Mukuru Biocentres

SUMMARY: The Mukuru BioCentre concept is a biogas generating latrine block, managed by community groups, which can be located anywhere in a slum as it treats human waste in-situ without requiring sewerage infrastructure.

PROBLEM SPACE: Sixty percent of Nairobi’s population lives in slums characterized by inadequate housing and sanitation conditions. An average of 650 people share each toilet cubicle. The most prevalent childhood sicknesses and 40% of infant mortality are caused by inadequate sanitation. To address this, Umande Trust, a Kenyan rights-based organization, has developed the Mukuru BioCentre concept. This is a biogas generating latrine block, managed by community groups, which can be located anywhere in a slum as it treats human waste in-situ without requiring sewerage infrastructure. Umande supports communities to improve their knowledge assets and facilitates community organizing for independent action. Activities include advocacy, community financing initiatives and development of technological prototypes for urban environmental health interventions.

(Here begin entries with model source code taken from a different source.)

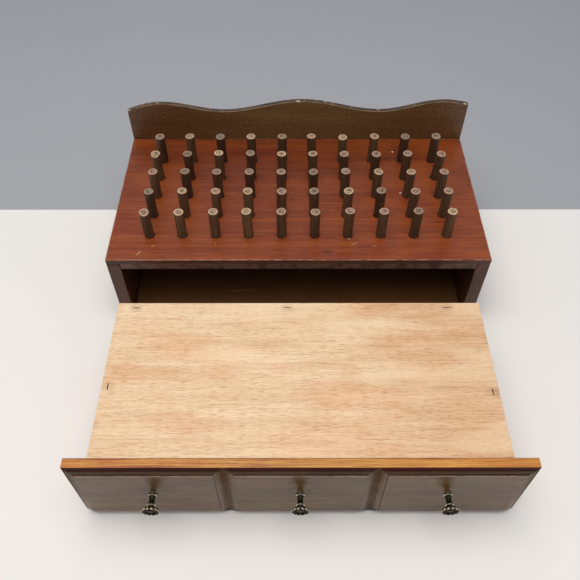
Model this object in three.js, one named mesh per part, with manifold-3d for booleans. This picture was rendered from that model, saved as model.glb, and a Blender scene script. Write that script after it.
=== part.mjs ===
// Bobbin box: an open wooden case with fifty spool pegs on its top and a wavy back board, and a
// drawer with three raised panels and three small knobs. At rest the drawer is out of the case,
// in front of it and upside down. Millimetres, +Z up, the front faces -Y, and the origin is the
// middle of the case's underside.
import * as THREE from 'three';
import { mergeVertices } from 'three/addons/utils/BufferGeometryUtils.js';
import Module from 'manifold-3d';

const wasm = await Module();
wasm.setup();

// Clearance between pieces that touch or are let into each other.
const GAP = 0.3;

// How far a cut runs past the face that it opens.
const CUT_PAST = 1;

// Points of a mesh this near each other are one point.
const MERGE_DISTANCE = 1e-4;

// Case.
const CASE_WIDTH = 305;
const CASE_DEPTH = 151.4;
const CASE_HEIGHT = 76;
const TOP_THICK = 10.8;
const TOP_LIP = 5;
const BOTTOM_THICK = 8.5;
const SIDE_THICK = 10.5;
const CASE_FRONT = -CASE_DEPTH / 2;
const CASE_REAR = CASE_DEPTH / 2;
const INNER_HALF = CASE_WIDTH / 2 - SIDE_THICK;

// Wavy back board: crests and hollows of its top edge from left to right, as [x, height].
const BACK_THICK = 4.5;
const BACK_WAVE = [
  [-152.5, 106.5], [-122, 113.8], [-66, 105.8], [4, 116.4], [74, 106], [131, 116], [152.5, 113],
];
const WAVE_STEPS = 6;

// Spool pegs, in five rows of ten.
const PEG_ROWS = 5;
const PEG_COLUMNS = 10;
const PEG_PITCH = 26.84;
const ROW_PITCH = 23.3;
const FIRST_ROW = 27.3;
const PEG_RADIUS = 4;
const PEG_CHAMFER = 0.5;
const PEG_STAND = 27.2;
const PEG_SEAT = 8;
const PEG_SIDES = 10;
const WEB_SIZE = 2;
const WEB_LIFT = 0.6;

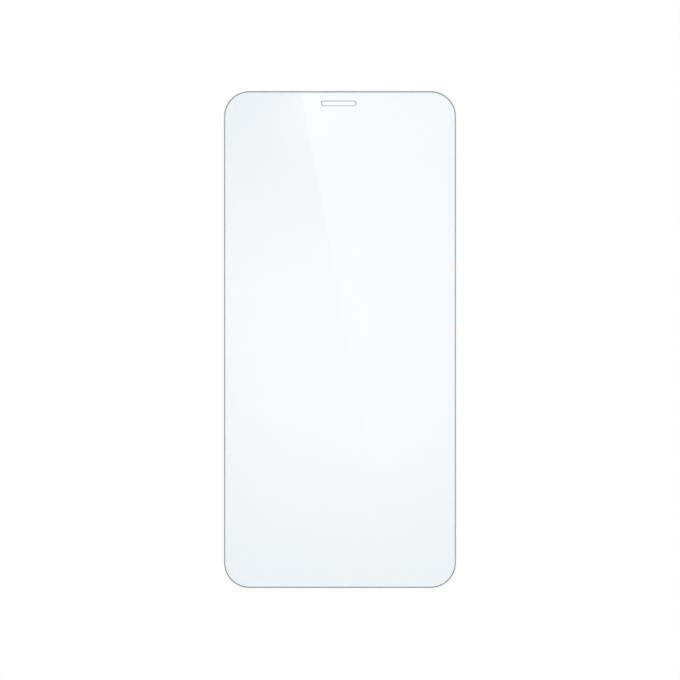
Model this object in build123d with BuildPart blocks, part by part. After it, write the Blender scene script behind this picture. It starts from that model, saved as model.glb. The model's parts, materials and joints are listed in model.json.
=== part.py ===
"""Tempered glass screen protector for a phone.

One flat sheet of hardened glass. It lies on its underside, the face that bonds to the display,
with +Z up through the touch face and +Y towards the end with the earpiece slot.
The touch face runs down to the outline in a polished curve, the rounded rim that such sheets have,
and a short straight wall and a small break finish the edge below it.
The slot goes right through, with a wide bevel round its upper mouth.
"""

import os

from build123d import *

# The sheet, in millimetres
sheet_width = 66.5
sheet_length = 142.4
sheet_thickness = 0.33
corner_radius = 7.25

# The rim: a curve that leaves the touch face level and stops above a straight wall
rim_width = 0.50
rim_wall = 0.12

# The small flat that takes the sharpness off each edge of the underside
underside_break = 0.04

# The earpiece slot: its clear opening, and where its centre lies
slot_length = 9.80
slot_width = 1.20
slot_from_top = 3.50
slot_off_centre = -0.40

# The bevel round the slot's upper mouth
slot_bevel_width = 0.20
slot_bevel_depth = 0.12

# How far the grinding shape stands clear of the glass that it cuts
cutter_clearance = 0.50

rim_drop = sheet_thickness - rim_wall
slot_y = sheet_length / 2 - slot_from_top

with BuildPart() as glass_sheet:
    # The cut blank, with the slot through it
    with BuildSketch() as blank:
        RectangleRounded(sheet_width, sheet_length, corner_radius)
        with Locations((slot_off_centre, slot_y)):
            SlotOverall(slot_length, slot_width, mode=Mode.SUBTRACT)
    extrude(amount=sheet_thickness)

    touch_face = glass_sheet.faces().sort_by(Axis.Z)[-1]
    outline = touch_face.outer_wire()
    slot_mouth = touch_face.inner_wires()[0].edges()

    # The slot's bevel, wider across the touch face than it is deep
    chamfer(slot_mouth, slot_bevel_width, slot_bevel_depth, reference=touch_face)

    # The rounded rim, ground off by one section that follows the outline.
    # In the section's own plane X points out of the glass and Y down into it.
    along = outline % 0
    rim_plane = Plane(outline @ 0, x_dir=along.cross(Vector(0, 0, 1)), z_dir=along)
    with BuildSketch(rim_plane):
        with BuildLine():
            curve = TangentArc((-rim_width, 0), (0, rim_drop), tangent=(1, 0))
            Polyline(
                curve @ 1,
                (cutter_clearance, rim_drop),
                (cutter_clearance, -cutter_clearance),
                (-rim_width, -cutter_clearance),
                curve @ 0,
            )
        make_face()
    sweep(path=outline, mode=Mode.SUBTRACT)

    # The break along the outline and the slot on the underside
    underside = glass_sheet.faces().sort_by(Axis.Z)[0]
    chamfer(underside.edges(), underside_break)

glass_sheet.part.label = "glass_sheet"

os.makedirs("parts", exist_ok=True)
export_step(glass_sheet.part, "parts/glass_sheet.step")
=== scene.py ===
"""Looks of a tempered glass screen protector, laid face up on a white table.

The sheet is one piece of clear glass. Its touch face and its underside are polished. Its rim and
the slot for the earpiece are ground, and the thin grey line round both is partly painted shade.
"""

import json
import math

import bmesh
import bpy
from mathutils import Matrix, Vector


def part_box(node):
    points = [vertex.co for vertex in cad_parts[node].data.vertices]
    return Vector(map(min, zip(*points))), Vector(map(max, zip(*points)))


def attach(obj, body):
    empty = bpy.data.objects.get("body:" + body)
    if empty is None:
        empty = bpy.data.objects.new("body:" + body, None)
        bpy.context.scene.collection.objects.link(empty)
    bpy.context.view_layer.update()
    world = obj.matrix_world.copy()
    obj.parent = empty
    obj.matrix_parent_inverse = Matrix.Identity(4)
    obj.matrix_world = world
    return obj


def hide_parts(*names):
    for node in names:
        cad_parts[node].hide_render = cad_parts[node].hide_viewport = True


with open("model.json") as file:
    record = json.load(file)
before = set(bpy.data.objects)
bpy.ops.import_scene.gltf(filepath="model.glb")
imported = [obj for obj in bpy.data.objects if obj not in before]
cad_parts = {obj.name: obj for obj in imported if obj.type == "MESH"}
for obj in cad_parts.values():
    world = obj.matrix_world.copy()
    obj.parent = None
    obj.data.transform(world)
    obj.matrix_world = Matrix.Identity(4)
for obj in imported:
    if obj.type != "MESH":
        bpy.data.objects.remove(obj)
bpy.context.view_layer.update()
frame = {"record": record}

MM = 0.001

# The sheet, in millimetres. Its outer sizes and the slot's place come from the frame, and the rest
# is as the solid has it.
sheet_low, sheet_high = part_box("glass_sheet")
SHEET_WIDTH, SHEET_LENGTH, SHEET_THICKNESS = (sheet_high - sheet_low) / MM
CORNER_RADIUS = 7.25
RIM_WIDTH = 0.50
RIM_WALL = 0.12
UNDERSIDE_BREAK = 0.04
SLOT_LENGTH = 9.80
SLOT_WIDTH = 1.20
slot_mount = next(m for m in frame["record"]["mounts"] if m["name"] == "earpiece_slot")
SLOT_CENTRE = tuple(place / MM for place in slot_mount["pos_m"][:2])
SLOT_BEVEL_WIDTH = 0.20
SLOT_BEVEL_DEPTH = 0.12

# The wheel leaves this much of the rim ground. The rest of the curve is polished with the face.
GROUND_WIDTH = 0.385


# Small tools


def linear(code, strength=1.0):
    """A colour written as sRGB hex, as the linear values that shaders take."""
    parts = [int(code[i : i + 2], 16) / 255 for i in (1, 3, 5)]
    parts = [p / 12.92 if p <= 0.04045 else ((p + 0.055) / 1.055) ** 2.4 for p in parts]
    return (*(p * strength for p in parts), 1.0)


def add(tree, kind, settings=None, inputs=None):
    """Adds a node to a tree, sets what it is set to, and links or sets its inputs."""
    made = tree.nodes.new(kind)
    for name, value in (settings or {}).items():
        setattr(made, name, value)
    for key, value in (inputs or {}).items():
        if isinstance(value, bpy.types.NodeSocket):
            tree.links.new(value, made.inputs[key])
        else:
            made.inputs[key].default_value = value
    return made


def new_material(name):
    """An empty node material and its tree."""
    material = bpy.data.materials.new(name)
    material.use_nodes = True
    material.node_tree.nodes.clear()
    return material, material.node_tree


# The glass. Lengths are in millimetres.

GLASS_IOR = 1.5
HAZE_SIZE = 30.0  # the coating is wiped on by hand, and its haze changes over some 30 mm
WHEEL_MARKS = 0.25  # the wheel's marks lie 0.03 mm apart, and are drawn coarser so that they show
EDGE_DARKER_RUN = 3.5  # along the sheet, from where its corners begin
SLOT_DARKER_RUN = (-0.1, 0.5)  # along the slot, from where its round ends begin


def clear_hardened_glass():
    """Chemically hardened float glass with both faces polished. It is almost colourless, so the
    eye sees the table through it a shade darker, and on top of that a soft mirror image of the
    lamps. The clear coating that keeps fingerprints off makes that image a little stronger."""
    material, tree = new_material("clear_hardened_glass")
    place = add(tree, "ShaderNodeTexCoord").outputs["Object"]
    haze = add(
        tree,
        "ShaderNodeTexNoise",
        inputs={"Vector": place, "Scale": 1 / (HAZE_SIZE * MM), "Detail": 2.0, "Roughness": 0.5},
    ).outputs["Fac"]
    roughness = add(
        tree,
        "ShaderNodeMapRange",
        inputs={"Value": haze, "From Min": 0.3, "From Max": 0.7, "To Min": 0.008, "To Max": 0.02},
    ).outputs["Result"]
    colour = add(
        tree,
        "ShaderNodeMix",
        {"data_type": "RGBA"},
        {"Factor": haze, 6: linear("#FCFFFF"), 7: linear("#FEFFFF")},
    ).outputs[2]
    glass = add(
        tree,
        "ShaderNodeBsdfPrincipled",
        inputs={
            "Base Color": colour,
            "Roughness": roughness,
            "IOR": GLASS_IOR,
            "Transmission Weight": 1.0,
            "Coat Weight": 1.0,
            "Coat Roughness": 0.01,
        },
    )
    add(tree, "ShaderNodeOutputMaterial", inputs={"Surface": glass.outputs[0]})
    return material


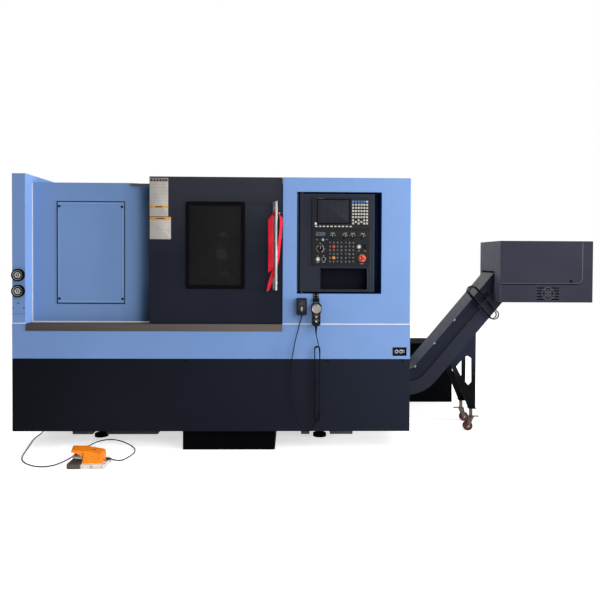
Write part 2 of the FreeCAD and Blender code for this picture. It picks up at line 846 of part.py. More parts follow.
def biarc(start, start_tangent, end, end_tangent):
    """Two arcs that join two points and keep the tangent at each."""
    gap = end - start
    both = start_tangent + end_tangent
    bend = 2 * (1 - start_tangent.dot(end_tangent))
    along = gap.dot(both)
    if bend < 1e-9:
        reach = gap.dot(gap) / (2 * along)
    else:
        reach = (math.sqrt(along * along + bend * gap.dot(gap)) - along) / bend
    middle = (start + start_tangent * reach + end - end_tangent * reach) * 0.5
    tangent = (middle - start - start_tangent * reach).normalize()
    return [arc_from(start, start_tangent, middle), arc_from(middle, tangent, end)]


def stations_to_edges(stations):
    """Arcs through stations of a point and a tangent each."""
    edges = []
    for (start, leaving), (end, arriving) in zip(stations, stations[1:]):
        if leaving.cross(end - start).Length < 1e-6 and leaving.cross(arriving).Length < 1e-6:
            edges.append(Part.LineSegment(start, end).toShape())
        else:
            edges.extend(biarc(start, leaving, end, arriving))
    return edges


def least_self_gap(edges, diameter, apart):
    """The least clear distance between stretches that are further apart along the cord than a length."""
    samples = []
    travelled = 0.0
    for edge in edges:
        count = max(2, int(edge.Length / 3))
        for point in edge.discretize(count)[:-1]:
            samples.append((travelled, point))
            travelled += edge.Length / (count - 1)
    least = 1e9
    for index, (place, point) in enumerate(samples):
        for other_place, other in samples[index + 1:]:
            if other_place - place > apart:
                least = min(least, (other - point).Length)
    return least - diameter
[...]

SOLUTION: Umande Trust has so far completed 12 BioCentres in Kenya. They are scattered amongst various communities and have a verifiable local impact. The Umande Trust, GOAL Ireland partnership aims to achieve a community level impact by focusing on the whole of one Nairobi settlement, Mukuru (population 185,000).

Currently the initiative is completing a participatory urban appraisal on water, sanitation, waste management and drainage. This has highlighted inadequate sanitation as the most pressing need and recommends addressing this by:
• increasing the number of affordable, sustainable, community-managed latrine blocks
• increasing the number of plot-based latrines and improving the quality of existing ones
• developing a community sanitation fund as a self-propagating mechanism for scaling up the intervention

Over the next 3 years, the project aims to reach a critical mass of 20 BioCentres which will serve 12,000 daily users. Each BioCentre will donate 10% of its profits to a community sanitation fund, and this will generate over 10,000 USD per year. This fund will be used to scale up the project through providing leverage to attract Government Decentralized Funding (government allocations to local development initiatives) to develop 2 further BioCentres each year which will then also contribute 10% of profits to the fund. The fund may alternatively support the construction and upgrading of 50 ventilation-improved plot-based latrines each year through partnership with small-scale service providers. These will have lined pits to enable them to be emptied by mobile latrine exhausters into sump tanks which will link to the city sewerage network.

4 BioCentres are under construction and an additional 4 are planned by mid 2009. The prize monies will be used to build a further 3 BioCentres, bringing the project closer to the critical mass needed to have verifiable impact, and to generate a community sanitation fund large enough to incrementally scale up the project to meet the level of demand.